While riding along the river flat, we encountered a lone sandhill crane. This crane followed us for a while and made loud squawking noises something like a trumpeter call. Standing around 5 feet tall with a wingspan of up to 7 feet, it appeared to be quite a formidable creature to our horses. Both Cody and Jake were briefly startled but relieved when the crane gave some final squawks and lifted off the ground.

The first part of the trail uphill is in an open valley with terrific views back to Double Cabin; the views to the right of jagged peaks reminded us of our trail rides in the Canadian Rockies.

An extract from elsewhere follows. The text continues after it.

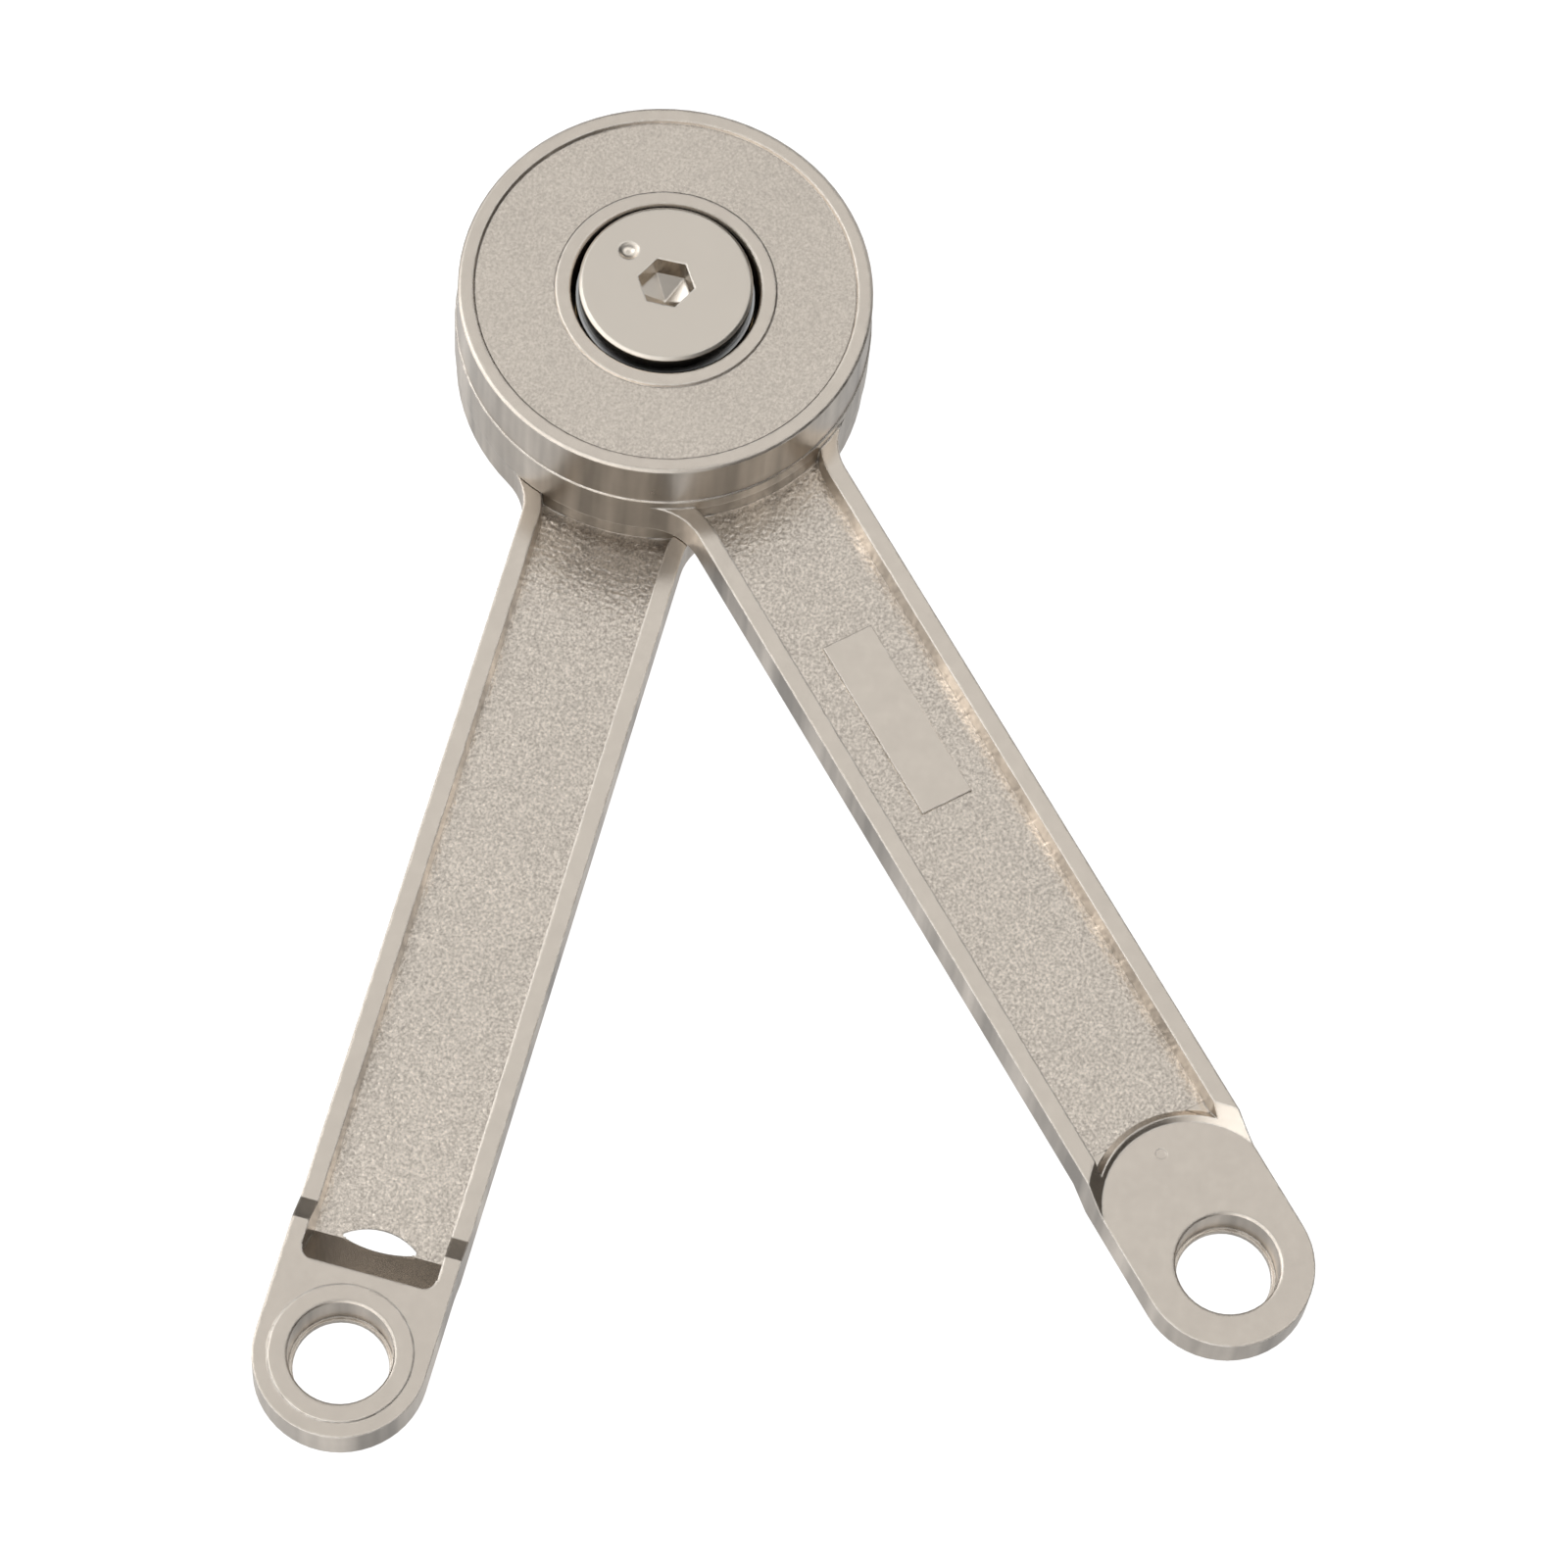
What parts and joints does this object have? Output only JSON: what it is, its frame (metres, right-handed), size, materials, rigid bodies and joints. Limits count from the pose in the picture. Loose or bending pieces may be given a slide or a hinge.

About 3 miles in, the trail drops and crosses Caldwell Creek, then works its way up through mostly timber to Bear Pass, not to be confused with Bear Creek Pass.

On this ride we encountered fresh grizzly bear tracks. Grizzlies are increasingly common in the Northern Rockies and demand great respect; they can weigh up to 600 pounds or more and may attack without warning.

When in bear country, look for bear signs such as scat, tracks, claw marks, diggings, or log and stumps torn apart. Six heartbeats are generally considered a safer number for travel in grizzly country. That includes humans, horses, and dogs.

Charlene and Jake riding up the Indian Point Trail. Kent and Charlene Krone

In bear country, you should always carry bear spray and check the expiration date prior to heading out on your ride. If you need to use it at any point, aim for the bear’s abdomen because the spray will rise up, and he will get a face full. It’s recommended to spray about 25 feet from the bear and spray for at least 6 seconds.

It’s almost unheard of for a horseman to be attacked by a grizzly, providing you stay in the saddle. Most encounters involve an element of surprise.

If you’re in grizzly country and are in dense brush or thick trees, give a shout now and then. If a grizzly charges you, don’t run. Continue facing them, but don’t look them in the eyes, and slowly back away. They’re a majestic part of the wilderness, but one that we only want to view from a distance.